# What the task asks
Copy every line, leaving nothing out and adding nothing.
====
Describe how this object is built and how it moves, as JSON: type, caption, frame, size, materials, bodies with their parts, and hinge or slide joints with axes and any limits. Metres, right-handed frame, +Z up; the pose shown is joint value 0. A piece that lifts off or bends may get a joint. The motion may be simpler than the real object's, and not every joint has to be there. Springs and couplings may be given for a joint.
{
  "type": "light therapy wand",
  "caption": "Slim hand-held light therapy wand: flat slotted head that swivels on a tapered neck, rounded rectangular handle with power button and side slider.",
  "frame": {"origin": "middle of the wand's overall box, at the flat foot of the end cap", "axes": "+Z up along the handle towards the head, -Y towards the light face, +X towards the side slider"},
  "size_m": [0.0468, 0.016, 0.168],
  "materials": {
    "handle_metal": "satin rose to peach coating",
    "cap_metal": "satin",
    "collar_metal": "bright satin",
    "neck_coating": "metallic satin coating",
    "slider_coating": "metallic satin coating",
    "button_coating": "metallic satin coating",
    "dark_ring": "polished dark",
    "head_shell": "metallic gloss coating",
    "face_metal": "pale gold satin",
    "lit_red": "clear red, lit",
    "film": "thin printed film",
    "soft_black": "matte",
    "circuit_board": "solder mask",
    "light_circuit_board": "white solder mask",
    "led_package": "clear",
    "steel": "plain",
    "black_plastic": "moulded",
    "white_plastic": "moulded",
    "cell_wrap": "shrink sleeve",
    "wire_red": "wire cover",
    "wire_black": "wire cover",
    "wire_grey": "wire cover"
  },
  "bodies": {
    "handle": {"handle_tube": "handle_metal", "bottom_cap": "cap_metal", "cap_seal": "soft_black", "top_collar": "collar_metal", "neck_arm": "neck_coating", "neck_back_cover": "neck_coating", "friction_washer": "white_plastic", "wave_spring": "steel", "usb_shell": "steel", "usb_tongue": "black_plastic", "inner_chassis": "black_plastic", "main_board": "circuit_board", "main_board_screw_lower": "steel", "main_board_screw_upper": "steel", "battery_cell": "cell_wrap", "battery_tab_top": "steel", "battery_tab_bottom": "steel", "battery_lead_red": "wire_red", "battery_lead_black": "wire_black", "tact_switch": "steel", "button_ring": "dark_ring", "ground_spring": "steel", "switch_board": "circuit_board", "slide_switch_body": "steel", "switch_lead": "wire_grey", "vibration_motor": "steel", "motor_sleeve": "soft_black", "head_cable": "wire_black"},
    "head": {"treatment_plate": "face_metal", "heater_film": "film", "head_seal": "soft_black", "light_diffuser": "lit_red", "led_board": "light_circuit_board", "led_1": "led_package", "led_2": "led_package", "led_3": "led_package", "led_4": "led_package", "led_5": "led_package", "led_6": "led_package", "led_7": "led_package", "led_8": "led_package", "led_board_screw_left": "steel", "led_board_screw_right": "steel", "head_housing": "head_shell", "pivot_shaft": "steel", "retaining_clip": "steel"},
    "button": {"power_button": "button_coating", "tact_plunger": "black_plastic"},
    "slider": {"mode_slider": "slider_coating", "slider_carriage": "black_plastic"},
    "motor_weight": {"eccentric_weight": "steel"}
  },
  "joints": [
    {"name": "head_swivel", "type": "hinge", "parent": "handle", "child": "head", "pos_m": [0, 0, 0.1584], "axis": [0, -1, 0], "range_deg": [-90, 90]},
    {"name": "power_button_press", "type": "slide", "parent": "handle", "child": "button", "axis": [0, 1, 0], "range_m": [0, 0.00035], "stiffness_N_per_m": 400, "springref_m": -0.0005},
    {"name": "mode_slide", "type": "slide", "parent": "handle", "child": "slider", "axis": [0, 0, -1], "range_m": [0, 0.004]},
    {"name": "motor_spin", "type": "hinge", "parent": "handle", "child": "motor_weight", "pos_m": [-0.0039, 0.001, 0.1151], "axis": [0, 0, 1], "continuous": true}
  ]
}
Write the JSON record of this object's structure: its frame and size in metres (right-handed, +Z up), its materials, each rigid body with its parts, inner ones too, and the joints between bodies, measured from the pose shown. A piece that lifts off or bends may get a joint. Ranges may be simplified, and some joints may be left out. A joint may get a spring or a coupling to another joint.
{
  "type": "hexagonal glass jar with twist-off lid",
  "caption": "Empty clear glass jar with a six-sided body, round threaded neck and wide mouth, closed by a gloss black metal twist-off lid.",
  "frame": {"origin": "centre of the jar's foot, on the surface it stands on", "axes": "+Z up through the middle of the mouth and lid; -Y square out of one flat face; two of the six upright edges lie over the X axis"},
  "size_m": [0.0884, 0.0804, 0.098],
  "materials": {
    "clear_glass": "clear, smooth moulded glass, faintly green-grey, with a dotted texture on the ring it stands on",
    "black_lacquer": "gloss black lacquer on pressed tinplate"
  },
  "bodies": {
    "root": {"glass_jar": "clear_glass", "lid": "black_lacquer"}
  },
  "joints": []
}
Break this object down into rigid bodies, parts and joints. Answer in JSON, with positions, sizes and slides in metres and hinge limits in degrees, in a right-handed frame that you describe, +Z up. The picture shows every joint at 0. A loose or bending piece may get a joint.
====
# In response
Describe how this object is built and how it moves, as JSON: type, caption, frame, size, materials, bodies with their parts, and hinge or slide joints with axes and any limits. Metres, right-handed frame, +Z up; the pose shown is joint value 0. A piece that lifts off or bends may get a joint. The motion may be simpler than the real object's, and not every joint has to be there. Springs and couplings may be given for a joint.
{
  "type": "light therapy wand",
  "caption": "Slim hand-held light therapy wand: flat slotted head that swivels on a tapered neck, rounded rectangular handle with power button and side slider.",
  "frame": {"origin": "middle of the wand's overall box, at the flat foot of the end cap", "axes": "+Z up along the handle towards the head, -Y towards the light face, +X towards the side slider"},
  "size_m": [0.0468, 0.016, 0.168],
  "materials": {
    "handle_metal": "satin rose to peach coating",
    "cap_metal": "satin",
    "collar_metal": "bright satin",
    "neck_coating": "metallic satin coating",
    "slider_coating": "metallic satin coating",
    "button_coating": "metallic satin coating",
    "dark_ring": "polished dark",
    "head_shell": "metallic gloss coating",
    "face_metal": "pale gold satin",
    "lit_red": "clear red, lit",
    "film": "thin printed film",
    "soft_black": "matte",
    "circuit_board": "solder mask",
    "light_circuit_board": "white solder mask",
    "led_package": "clear",
    "steel": "plain",
    "black_plastic": "moulded",
    "white_plastic": "moulded",
    "cell_wrap": "shrink sleeve",
    "wire_red": "wire cover",
    "wire_black": "wire cover",
    "wire_grey": "wire cover"
  },
  "bodies": {
    "handle": {"handle_tube": "handle_metal", "bottom_cap": "cap_metal", "cap_seal": "soft_black", "top_collar": "collar_metal", "neck_arm": "neck_coating", "neck_back_cover": "neck_coating", "friction_washer": "white_plastic", "wave_spring": "steel", "usb_shell": "steel", "usb_tongue": "black_plastic", "inner_chassis": "black_plastic", "main_board": "circuit_board", "main_board_screw_lower": "steel", "main_board_screw_upper": "steel", "battery_cell": "cell_wrap", "battery_tab_top": "steel", "battery_tab_bottom": "steel", "battery_lead_red": "wire_red", "battery_lead_black": "wire_black", "tact_switch": "steel", "button_ring": "dark_ring", "ground_spring": "steel", "switch_board": "circuit_board", "slide_switch_body": "steel", "switch_lead": "wire_grey", "vibration_motor": "steel", "motor_sleeve": "soft_black", "head_cable": "wire_black"},
    "head": {"treatment_plate": "face_metal", "heater_film": "film", "head_seal": "soft_black", "light_diffuser": "lit_red", "led_board": "light_circuit_board", "led_1": "led_package", "led_2": "led_package", "led_3": "led_package", "led_4": "led_package", "led_5": "led_package", "led_6": "led_package", "led_7": "led_package", "led_8": "led_package", "led_board_screw_left": "steel", "led_board_screw_right": "steel", "head_housing": "head_shell", "pivot_shaft": "steel", "retaining_clip": "steel"},
    "button": {"power_button": "button_coating", "tact_plunger": "black_plastic"},
    "slider": {"mode_slider": "slider_coating", "slider_carriage": "black_plastic"},
    "motor_weight": {"eccentric_weight": "steel"}
  },
  "joints": [
    {"name": "head_swivel", "type": "hinge", "parent": "handle", "child": "head", "pos_m": [0, 0, 0.1584], "axis": [0, -1, 0], "range_deg": [-90, 90]},
    {"name": "power_button_press", "type": "slide", "parent": "handle", "child": "button", "axis": [0, 1, 0], "range_m": [0, 0.00035], "stiffness_N_per_m": 400, "springref_m": -0.0005},
    {"name": "mode_slide", "type": "slide", "parent": "handle", "child": "slider", "axis": [0, 0, -1], "range_m": [0, 0.004]},
    {"name": "motor_spin", "type": "hinge", "parent": "handle", "child": "motor_weight", "pos_m": [-0.0039, 0.001, 0.1151], "axis": [0, 0, 1], "continuous": true}
  ]
}
Write the JSON record of this object's structure: its frame and size in metres (right-handed, +Z up), its materials, each rigid body with its parts, inner ones too, and the joints between bodies, measured from the pose shown. A piece that lifts off or bends may get a joint. Ranges may be simplified, and some joints may be left out. A joint may get a spring or a coupling to another joint.
{
  "type": "hexagonal glass jar with twist-off lid",
  "caption": "Empty clear glass jar with a six-sided body, round threaded neck and wide mouth, closed by a gloss black metal twist-off lid.",
  "frame": {"origin": "centre of the jar's foot, on the surface it stands on", "axes": "+Z up through the middle of the mouth and lid; -Y square out of one flat face; two of the six upright edges lie over the X axis"},
  "size_m": [0.0884, 0.0804, 0.098],
  "materials": {
    "clear_glass": "clear, smooth moulded glass, faintly green-grey, with a dotted texture on the ring it stands on",
    "black_lacquer": "gloss black lacquer on pressed tinplate"
  },
  "bodies": {
    "root": {"glass_jar": "clear_glass", "lid": "black_lacquer"}
  },
  "joints": []
}
Break this object down into rigid bodies, parts and joints. Answer in JSON, with positions, sizes and slides in metres and hinge limits in degrees, in a right-handed frame that you describe, +Z up. The picture shows every joint at 0. A loose or bending piece may get a joint.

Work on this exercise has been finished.